Alquilé un auto para dirigirme a Long Island, donde viví varios años. Manejé hasta East Hampton, que es una de las cunas del refinamiento neoyorquino durante el verano.
Alojado en uno de los hoteles victorianos de madera que tienen sus chimeneas de ladrillos construidas a la vista, muchas contienen escondidas desde su construcción zapatos para ahuyentar a las brujas.
Luego de comer esa noche un delicioso bife en The Palm, que está abierto desde 1926, me fui a dormir temprano.
Antes de las 6 de la mañana ya estaba caminando por las calles llenas de flores en busca de un café. Así, encontré un lugar llamado John Papas Cafe, ligeramente escondido en un estacionamiento y lejos del glamour de las tiendas de moda de la calle principal. Al entrar, una señora griega me recibió y me dijo que hacía 30 años que abrían todos los días a las 6 de la mañana. El lugar estaba vacío, en la impecable cocina se veía un joven con visera que cocinaba panceta crocante para lo que sería, como todos los días, una mañana de decenas de copiosos desayunos. Sobre las ventanas había una fila de boxes con sillones tapizados con cuero verde, las mesas eran de madera natural laqueada y sostenían con extrema prolijidad un gran contenedor de azúcar blanca, el ketchup Heinz, sal, pimienta y los endulzantes. No había ningún aire de pretensión, un nido de cariño, limpieza y hacer.
Lentamente, mientras tomaba varias tazas de café, el lugar comenzó a llenarse, una democrática mezcla de gente; los unos que irían a trabajar, los otros que estacionaban sus autos sport ya acariciando el verano que está por llegar. La moza en cada momento libre repasaba las ventanas con alcohol; amor al trabajo, veneración por el hacer, dignidad y belleza.
Nada parecía dormir en el letargo de la costumbre, más bien sobresalía una prestancia heroica, elemental y fundamental que nos abrazaba a todos por igual.
Una señora mayor con su marido le dio tantas instrucciones a la moza sobre cada detalle de su pedido: cómo untar la manteca en la tostada recién salida, el punto de salteado de los hongos para su omelette, la panceta crocante pero no demasiado. Sí, los English muffins dorados crujientes y muy calientes llegan a la mesa con un pedazo de manteca semiderretido, una suerte de poesía aromática y deliciosa.
Mientras regresaba al hotel, pensaba que ese lugar, ese café, contenía un núcleo que fomenta lo que es el verdadero amor por nuestro hacer y servicio.

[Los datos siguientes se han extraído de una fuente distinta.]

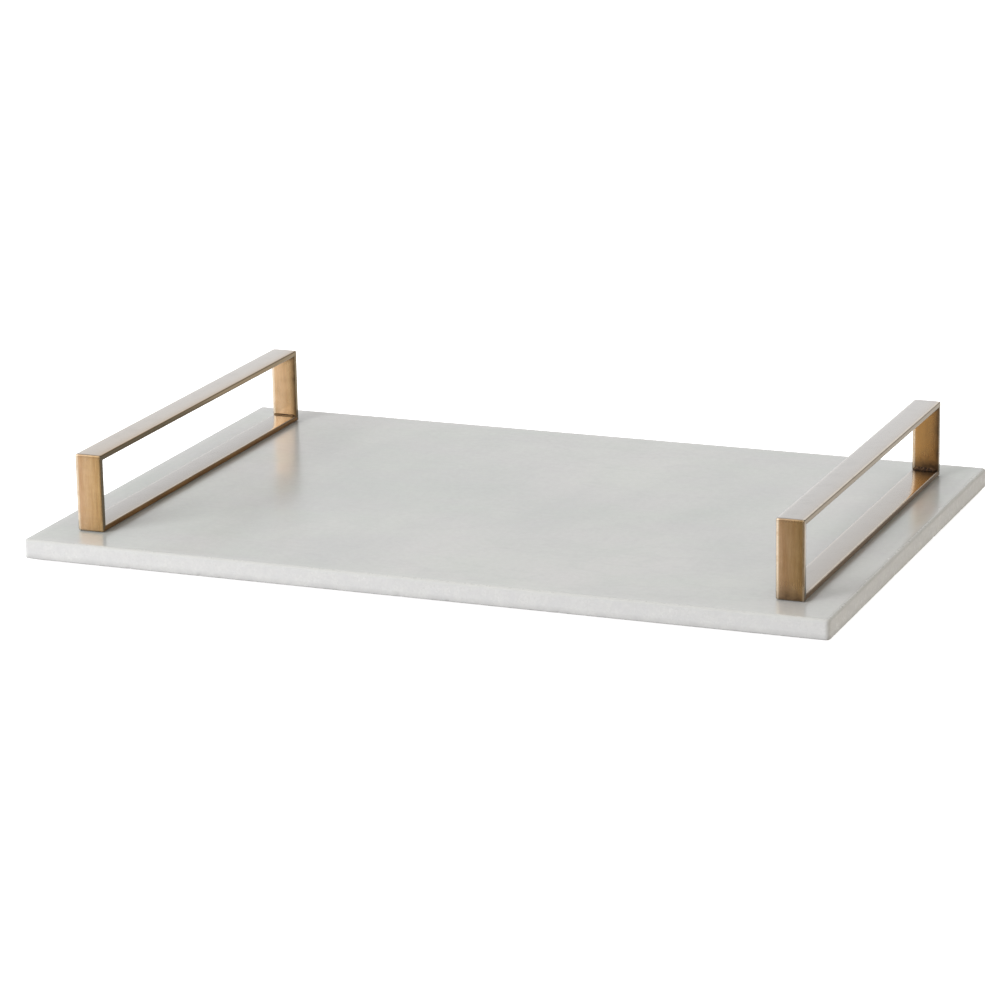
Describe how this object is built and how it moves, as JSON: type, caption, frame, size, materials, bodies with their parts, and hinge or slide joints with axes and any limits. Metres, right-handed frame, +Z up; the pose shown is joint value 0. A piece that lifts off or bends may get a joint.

Lejos de la sofisticación, ellos abrazan un gesto que muchos quisieran tener: la bella simplicidad y el amor reflejado en cada rincón del lugar, con sus simples sabores, y en los gestos humanos, confidentes y verdaderos de su personal.
Un abrazo a la vida en este pequeño pueblo que descansa magníficamente sobre la playa, a solo dos horas de Nueva York. Orden, progreso y hacer.